Stated problem ::
Copy exactly the lines from the one containing "attach(obj, body)" to the one containing "LID_EDGE = 6.0", both lines included, and nothing else.
--------------------
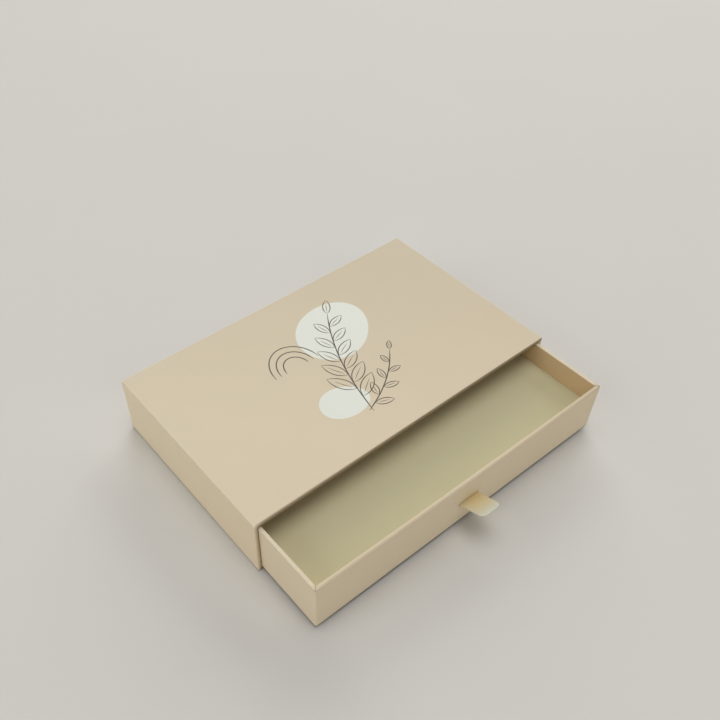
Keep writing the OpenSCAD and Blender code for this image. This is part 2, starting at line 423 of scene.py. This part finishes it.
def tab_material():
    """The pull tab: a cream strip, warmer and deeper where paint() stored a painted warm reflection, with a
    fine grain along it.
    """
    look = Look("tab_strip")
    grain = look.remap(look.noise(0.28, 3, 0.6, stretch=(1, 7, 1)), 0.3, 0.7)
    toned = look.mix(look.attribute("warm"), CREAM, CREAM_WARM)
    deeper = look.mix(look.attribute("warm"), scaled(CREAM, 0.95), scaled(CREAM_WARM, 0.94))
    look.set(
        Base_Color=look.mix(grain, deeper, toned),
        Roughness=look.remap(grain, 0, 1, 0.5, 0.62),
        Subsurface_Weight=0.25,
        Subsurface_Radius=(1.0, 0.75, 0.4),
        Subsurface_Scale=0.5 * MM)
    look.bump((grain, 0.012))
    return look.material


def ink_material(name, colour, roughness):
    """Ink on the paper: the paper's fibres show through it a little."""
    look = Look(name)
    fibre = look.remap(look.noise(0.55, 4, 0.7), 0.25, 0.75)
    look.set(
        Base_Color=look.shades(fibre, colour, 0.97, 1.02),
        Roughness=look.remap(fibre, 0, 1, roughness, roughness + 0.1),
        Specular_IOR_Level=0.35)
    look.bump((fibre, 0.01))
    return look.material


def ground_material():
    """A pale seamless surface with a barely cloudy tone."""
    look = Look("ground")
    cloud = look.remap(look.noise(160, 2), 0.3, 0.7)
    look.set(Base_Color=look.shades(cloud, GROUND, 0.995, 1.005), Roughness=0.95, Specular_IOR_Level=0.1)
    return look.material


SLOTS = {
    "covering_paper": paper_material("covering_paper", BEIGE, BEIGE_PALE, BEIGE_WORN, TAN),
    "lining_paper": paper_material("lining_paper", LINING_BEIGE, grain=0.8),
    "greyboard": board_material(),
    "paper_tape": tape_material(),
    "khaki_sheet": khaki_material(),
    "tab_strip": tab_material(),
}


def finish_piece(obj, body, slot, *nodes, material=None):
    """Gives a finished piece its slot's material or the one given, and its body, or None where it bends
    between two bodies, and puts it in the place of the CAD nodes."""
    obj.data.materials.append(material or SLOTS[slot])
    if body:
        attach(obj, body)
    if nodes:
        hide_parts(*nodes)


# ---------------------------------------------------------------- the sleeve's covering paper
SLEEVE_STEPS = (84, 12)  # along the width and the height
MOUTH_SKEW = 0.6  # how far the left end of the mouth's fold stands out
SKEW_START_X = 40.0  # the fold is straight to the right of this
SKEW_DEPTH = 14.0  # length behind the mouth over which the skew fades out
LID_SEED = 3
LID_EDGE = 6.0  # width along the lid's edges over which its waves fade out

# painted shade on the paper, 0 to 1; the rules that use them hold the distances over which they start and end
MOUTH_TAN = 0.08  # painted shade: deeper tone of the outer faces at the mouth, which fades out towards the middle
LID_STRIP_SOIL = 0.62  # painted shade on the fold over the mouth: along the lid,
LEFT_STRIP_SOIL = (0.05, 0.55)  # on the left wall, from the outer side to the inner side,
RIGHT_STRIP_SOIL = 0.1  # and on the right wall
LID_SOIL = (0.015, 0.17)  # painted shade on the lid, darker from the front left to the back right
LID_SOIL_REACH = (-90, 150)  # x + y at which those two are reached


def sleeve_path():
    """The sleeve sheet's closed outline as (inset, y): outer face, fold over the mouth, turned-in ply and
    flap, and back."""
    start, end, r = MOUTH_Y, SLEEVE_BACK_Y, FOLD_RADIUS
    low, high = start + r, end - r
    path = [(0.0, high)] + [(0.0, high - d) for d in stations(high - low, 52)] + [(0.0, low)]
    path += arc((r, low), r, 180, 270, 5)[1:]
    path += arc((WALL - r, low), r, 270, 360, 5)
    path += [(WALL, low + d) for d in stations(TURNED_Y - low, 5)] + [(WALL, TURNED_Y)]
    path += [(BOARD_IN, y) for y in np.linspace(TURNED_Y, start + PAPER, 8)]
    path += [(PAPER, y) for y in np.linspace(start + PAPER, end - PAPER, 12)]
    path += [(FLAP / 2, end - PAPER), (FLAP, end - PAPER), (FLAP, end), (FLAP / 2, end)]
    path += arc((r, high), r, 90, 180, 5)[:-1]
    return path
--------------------
In response ::
        attach(obj, body)
    if nodes:
        hide_parts(*nodes)


# ---------------------------------------------------------------- the sleeve's covering paper
SLEEVE_STEPS = (84, 12)  # along the width and the height
MOUTH_SKEW = 0.6  # how far the left end of the mouth's fold stands out
SKEW_START_X = 40.0  # the fold is straight to the right of this
SKEW_DEPTH = 14.0  # length behind the mouth over which the skew fades out
LID_SEED = 3
LID_EDGE = 6.0  # width along the lid's edges over which its waves fade out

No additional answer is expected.